Der 45-jährige Johnnie To, der wie viele Regisseure aus Hongkong vom Fernsehen kam und vor zwanzig Jahren seinen ersten Film machte, könnte ähnlich erfolgreich werden wie Wong-Kar Wai. Bei den diesjährigen Berliner Filmfestspielen war er mit drei, allesamt 1999 gedrehten, großartigen Gangsterfilmen vertreten, nach deren Auführung man sich sicher war, das eleganteste und modernste Unterhaltungskino der Welt gesehen zu haben. Ein Gangsterkino, das sich in seinen Schießereien an der avancierteren Kung-Fu-Choreografie orientiert und zuweilen auch an Kurosawa erinnert, ein Regisseur, der wie seine japanischen Kollegen in der Jugend vor allem amerikanische Actionfilme geguckt hatte, „seitenverkehrt, weil ich hinter der Leinwand saß“, ein Kino, in dem man die glänzenden teuren Mercedesse oder BMWs so toll findet wie die stets fusselfreien Anzüge der Helden oder ihre entschlossenen Gesichter. Der schönste dieser drei Filme – „Running out of time“ – kommt nun in die deutschen Kinos.
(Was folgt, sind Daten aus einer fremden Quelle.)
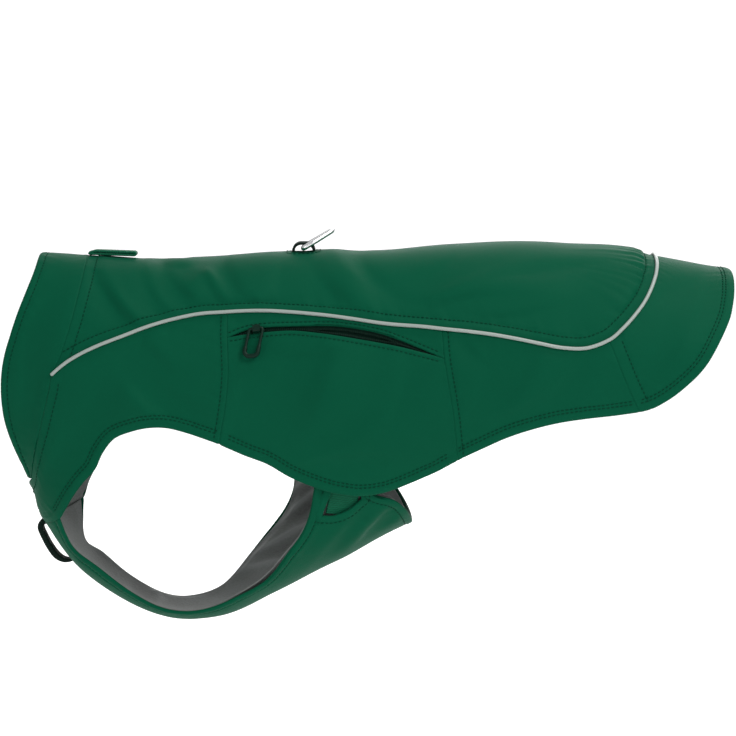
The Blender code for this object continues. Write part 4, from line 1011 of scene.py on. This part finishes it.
# one row for each line across the band: left edge's station and angle, left lip's, the keel's station,
# right lip's, right edge's
band = {
    "rows": (
        (2.60, 141.7, 2.56, 150.0, 2.45, 2.58, 147.0, 2.69, 137.9),
        (2.79, 144.5, 2.79, 151.0, 2.80, 2.83, 155.0, 2.83, 148.5),
        (3.21, 142.4, 3.20, 150.0, 3.18, 3.16, 154.0, 3.16, 147.0),
        (3.70, 145.0, 3.70, 152.0, 3.65, 3.58, 156.5, 3.58, 150.0),
        (4.21, 147.5, 4.20, 154.5, 4.18, 4.15, 158.5, 4.15, 152.3),
        (4.71, 146.5, 4.70, 154.0, 4.70, 4.64, 157.0, 4.62, 150.0),
        (5.29, 143.3, 5.29, 152.0, 5.28, 5.12, 153.0, 5.05, 145.5),
        (5.73, 142.6, 5.74, 151.0, 5.73, 5.48, 146.0, 5.40, 136.0),
        (5.93, 139.0, 5.96, 148.5, 6.03, 5.70, 141.5, 5.62, 130.5),
        (6.11, 131.8, 6.16, 142.0, 6.28, 5.86, 138.5, 5.78, 127.0),
        (6.30, 125.5, 6.36, 136.0, 6.50, 6.02, 134.5, 5.93, 123.0),
        (6.38, 118.5, 6.47, 130.0, 6.68, 6.12, 129.0, 6.02, 117.5),
        (6.41, 107.0, 6.52, 124.5, 6.82, 6.17, 124.5, 6.05, 107.0),
        (6.72, 107.0, 6.58, 122.4, 6.98, 6.50, 122.4, 6.62, 107.0),
        (6.84, 107.0, 6.80, 124.8, 7.18, 6.76, 124.8, 6.80, 107.0),
        (7.00, 107.0, 7.02, 125.2, 7.38, 7.00, 125.2, 7.00, 107.0),
        (7.16, 107.0, 7.19, 123.0, 7.56, 7.20, 123.0, 7.18, 107.0),
        (7.22, 107.0, 7.25, 122.4, 7.74, 7.30, 122.4, 7.26, 107.0),
        (7.28, 107.0, 7.31, 122.0, 7.93, 7.40, 122.0, 7.34, 107.0),
    ),
    "sideSteps": (2, 6), "notchRows": (14, 17), "flares": (4.5, 3.0), "wingDepth": 4.0, "factors": (9, 8),
    # x, z of the middle, length, width, depth, degrees: creases of the near wing and its lining
    "creases": (
        (-20, -196, 62, 7, 1.3, 52), (-6, -188, 50, 8, -1.2, 50), (8, -182, 46, 6, 1.1, 47),
        (-40, -204, 50, 8, 1.0, 60), (20, -180, 34, 6, -0.9, 40), (-60, -220, 60, 10, 0.9, 40),
        (-84, -232, 60, 9, -0.8, 24), (-110, -240, 70, 10, 0.9, 12), (-150, -236, 60, 10, 0.8, -20),
        (-180, -218, 50, 9, -0.8, -40), (-200, -200, 40, 8, 0.8, -56), (-30, -180, 30, 6, 0.8, 70),
        (-6, -172, 30, 6, 0.7, -70),
    ),
    "liningCreases": (
        (-48, -185, 62, 5, 3.2, 40), (-56, -208, 52, 5, 3.0, 27), (-44, -166, 40, 5, 2.4, 40),
        (-76, -228, 40, 5, 1.8, 12), (-156, -239, 30, 4, 2.4, -50), (-180, -222, 34, 5, 1.4, -36),
    ),
}


def bandPlaces():
    rows = np.asarray(band["rows"], float)
    keel = rows[:, 4]
    share = np.linspace(0, 1, len(rows)) ** 3
    sides = []
    halves = (
        (rows[:, 0:2], rows[:, 2:4], band["flares"][0]),
        (rows[:, 7:9], rows[:, 5:7], band["flares"][1]),
    )
    for edge, lip, fullFlare in halves:
        upper = [edge + (lip - edge) * part for part in np.linspace(0, 1, band["sideSteps"][0] + 1)[:-1]]
        flare = 1 + (fullFlare - 1) * share
        lower = []
        for part in np.linspace(0, 1, band["sideSteps"][1] + 1):
            station = lip[:, 0] + (keel - lip[:, 0]) * (1 - (1 - part) ** flare)
            lower.append(np.stack([station, lip[:, 1] + (180 - lip[:, 1]) * part], -1))
        sides.append(np.stack(upper + lower, 1) * [1, math.pi / 180])
    left, right = sides
    right = right[:, -2::-1] * [1, -1] + [0, 2 * math.pi]
    seams = chain(chestSeam(1)[::-1], chestSeam(-1) * [1, -1] + [0, 2 * math.pi])
    return np.concatenate([seams[None], np.concatenate([left, right], 1)])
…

Es geht um das seltsame Duell zweier extrem gut aussehender Helden. Der eine, Wah (Andy Lau), die Figur des guten Gangsters, hat nur noch ein paar Wochen zu leben. Er holt sich starke Schmerztabletten, um in einem ziemlich komplizierten Coup seinen Vater zu rächen und sowohl die Polizei als auch seine verbrecherischen Gegenspieler immer wieder zu narren. Er funktionalisiert seinen Gegenspieler, den äußerst cool-melancholisch wirkenden Inspektor Sang, der ihn mehrere Male fast erwischt. Alle paar Minuten gibt es neue überraschende Wendungen, viel Tragik, Suspense und berückend schöne, blaustichige Großstadtbilder. Jäger und Gangster mögen sich, sind aber superloyal und müssen ihre Loyalitätskonflikte auf sehr komplizierte Weise verhandeln. Ab und an streifen kleine Scherze das vermutete Liebesleben der Helden oder das Verhältnis zwischen Hongkong und England zur Teatime.

Das unwahrscheinlich moralische Ende des Films ist, um nicht zu viel zu verraten, sagen wir mal: von beeindruckender Generosität und Tragik. „Das Reale ist das Alltagsleben, aber wir sollten das Irreale stärker beachten“, sagt der 44-jährige Regisseur und dass es in Zeiten der Rezession darum ginge, „aus der kalten Welt zurückzukehren und uns die Aufgabe zu stellen, das Publikum glücklich zu machen“. Es ist ihm gelungen. Johnnie To Kei-Fung ist der Regisseur des möglicherweise elegantesten Kinos der Welt.

„Running out of time“. Regie: Johnnie To. Mit Andy Lau, Lau Ching Wan, Yo Yo Mung, Lee Chi Hung u.a. Hongkong/China 1999, 92 Min.